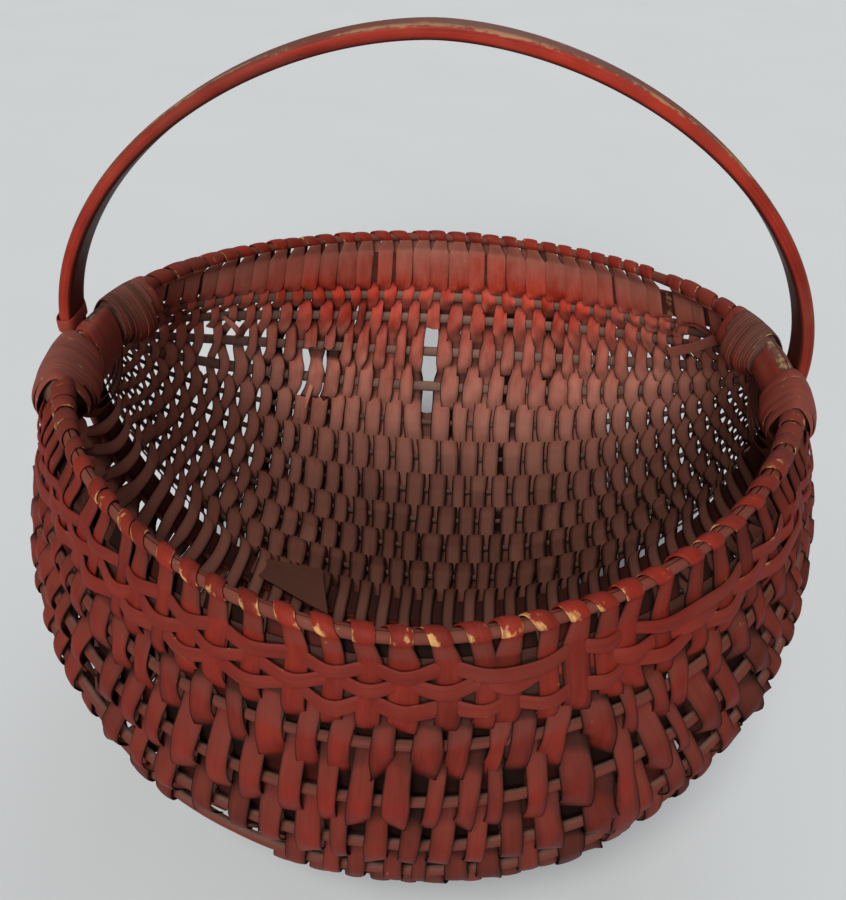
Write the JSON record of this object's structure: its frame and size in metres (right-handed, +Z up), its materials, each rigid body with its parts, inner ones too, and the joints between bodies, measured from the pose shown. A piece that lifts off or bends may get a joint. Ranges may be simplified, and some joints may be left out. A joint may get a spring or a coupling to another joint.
{
  "type": "buttocks basket",
  "caption": "Split-oak buttocks basket painted red: double-lobed body woven over fanned ribs, oval rim, lashed ears and a fixed hoop handle.",
  "frame": {"origin": "on the ground, midway between the seats of both lobes, below the middle of the handle", "axes": "+X from the left ear to the right ear, -Y towards the front lobe, +Z up"},
  "size_m": [0.4004, 0.4317, 0.3808],
  "materials": {
    "rim_wood": "red paint over split oak, worn",
    "handle_wood": "red paint over split oak, worn to grey-brown on top",
    "band_wood": "dark red paint over split oak",
    "rib_wood": "bare oak, grey-brown with age",
    "splint_wood": "red paint over split oak, worn",
    "lath_wood": "dark red paint over split oak",
    "lashing_splint": "worn red paint over split oak",
    "lacing_splint": "worn red paint over split oak"
  },
  "bodies": {
    "root": {"rim_hoop": "rim_wood", "handle_hoop": "handle_wood", "wide_band_front": "band_wood", "wide_band_back": "band_wood", "rib_front_01": "rib_wood", "rib_front_02": "rib_wood", "rib_front_03": "rib_wood", "rib_front_04": "rib_wood", "rib_front_05": "rib_wood", "rib_front_06": "rib_wood", "rib_front_07": "rib_wood", "rib_front_08": "rib_wood", "rib_front_09": "rib_wood", "rib_front_10": "rib_wood", "rib_back_01": "rib_wood", "rib_back_02": "rib_wood", "rib_back_03": "rib_wood", "rib_back_04": "rib_wood", "rib_back_05": "rib_wood", "rib_back_06": "rib_wood", "rib_back_07": "rib_wood", "rib_back_08": "rib_wood", "rib_back_09": "rib_wood", "rib_back_10": "rib_wood", "weaver_splint_01": "splint_wood", "weaver_splint_02": "splint_wood", "weaver_splint_03": "splint_wood", "weaver_splint_04": "splint_wood", "weaver_splint_05": "splint_wood", "weaver_splint_06": "splint_wood", "weaver_splint_07": "splint_wood", "weaver_splint_08": "splint_wood", "weaver_splint_09": "splint_wood", "weaver_splint_10": "splint_wood", "weaver_splint_11": "splint_wood", "thin_splint_front_1": "lath_wood", "thin_splint_front_2": "lath_wood", "thin_splint_front_3": "lath_wood", "thin_splint_back_1": "lath_wood", "thin_splint_back_2": "lath_wood", "thin_splint_back_3": "lath_wood", "ear_lashing_left_front": "lashing_splint", "ear_lashing_left_back": "lashing_splint", "ear_lashing_right_front": "lashing_splint", "ear_lashing_right_back": "lashing_splint", "ear_lacing_left": "lacing_splint", "ear_lacing_right": "lacing_splint"}
  },
  "joints": []
}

● ● ● ● ●

● **TASK GOAL**
Your task is to repeat each line of the material exactly.

● **TASK ANSWER**
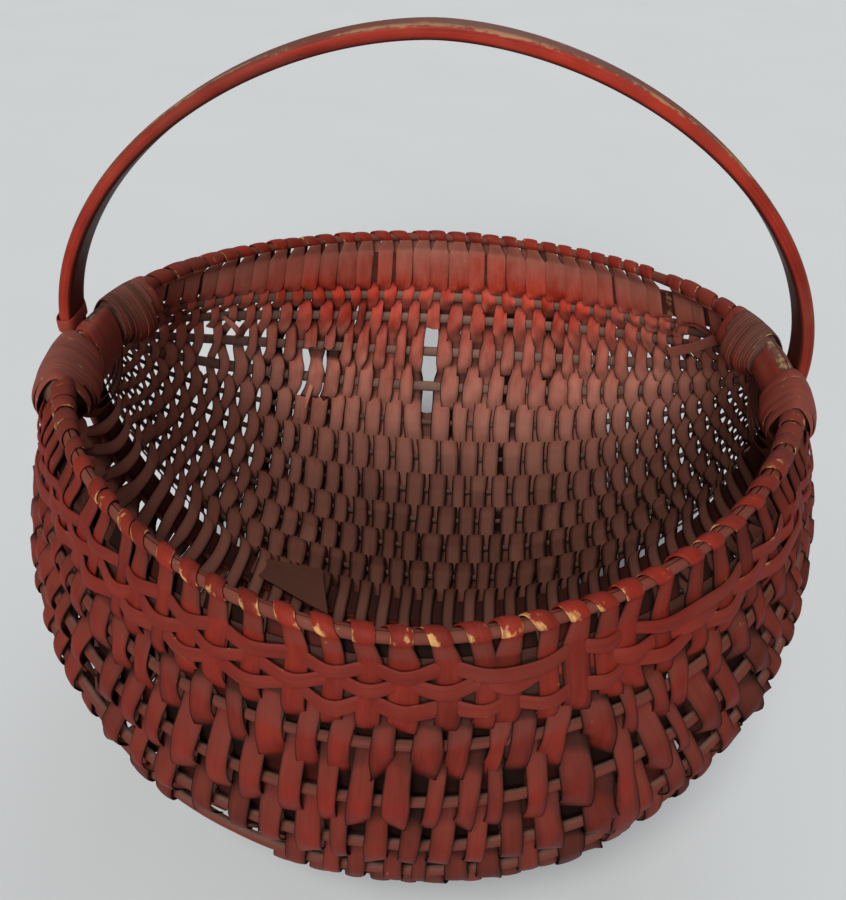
Write the JSON record of this object's structure: its frame and size in metres (right-handed, +Z up), its materials, each rigid body with its parts, inner ones too, and the joints between bodies, measured from the pose shown. A piece that lifts off or bends may get a joint. Ranges may be simplified, and some joints may be left out. A joint may get a spring or a coupling to another joint.
{
  "type": "buttocks basket",
  "caption": "Split-oak buttocks basket painted red: double-lobed body woven over fanned ribs, oval rim, lashed ears and a fixed hoop handle.",
  "frame": {"origin": "on the ground, midway between the seats of both lobes, below the middle of the handle", "axes": "+X from the left ear to the right ear, -Y towards the front lobe, +Z up"},
  "size_m": [0.4004, 0.4317, 0.3808],
  "materials": {
    "rim_wood": "red paint over split oak, worn",
    "handle_wood": "red paint over split oak, worn to grey-brown on top",
    "band_wood": "dark red paint over split oak",
    "rib_wood": "bare oak, grey-brown with age",
    "splint_wood": "red paint over split oak, worn",
    "lath_wood": "dark red paint over split oak",
    "lashing_splint": "worn red paint over split oak",
    "lacing_splint": "worn red paint over split oak"
  },
  "bodies": {
    "root": {"rim_hoop": "rim_wood", "handle_hoop": "handle_wood", "wide_band_front": "band_wood", "wide_band_back": "band_wood", "rib_front_01": "rib_wood", "rib_front_02": "rib_wood", "rib_front_03": "rib_wood", "rib_front_04": "rib_wood", "rib_front_05": "rib_wood", "rib_front_06": "rib_wood", "rib_front_07": "rib_wood", "rib_front_08": "rib_wood", "rib_front_09": "rib_wood", "rib_front_10": "rib_wood", "rib_back_01": "rib_wood", "rib_back_02": "rib_wood", "rib_back_03": "rib_wood", "rib_back_04": "rib_wood", "rib_back_05": "rib_wood", "rib_back_06": "rib_wood", "rib_back_07": "rib_wood", "rib_back_08": "rib_wood", "rib_back_09": "rib_wood", "rib_back_10": "rib_wood", "weaver_splint_01": "splint_wood", "weaver_splint_02": "splint_wood", "weaver_splint_03": "splint_wood", "weaver_splint_04": "splint_wood", "weaver_splint_05": "splint_wood", "weaver_splint_06": "splint_wood", "weaver_splint_07": "splint_wood", "weaver_splint_08": "splint_wood", "weaver_splint_09": "splint_wood", "weaver_splint_10": "splint_wood", "weaver_splint_11": "splint_wood", "thin_splint_front_1": "lath_wood", "thin_splint_front_2": "lath_wood", "thin_splint_front_3": "lath_wood", "thin_splint_back_1": "lath_wood", "thin_splint_back_2": "lath_wood", "thin_splint_back_3": "lath_wood", "ear_lashing_left_front": "lashing_splint", "ear_lashing_left_back": "lashing_splint", "ear_lashing_right_front": "lashing_splint", "ear_lashing_right_back": "lashing_splint", "ear_lacing_left": "lacing_splint", "ear_lacing_right": "lacing_splint"}
  },
  "joints": []
}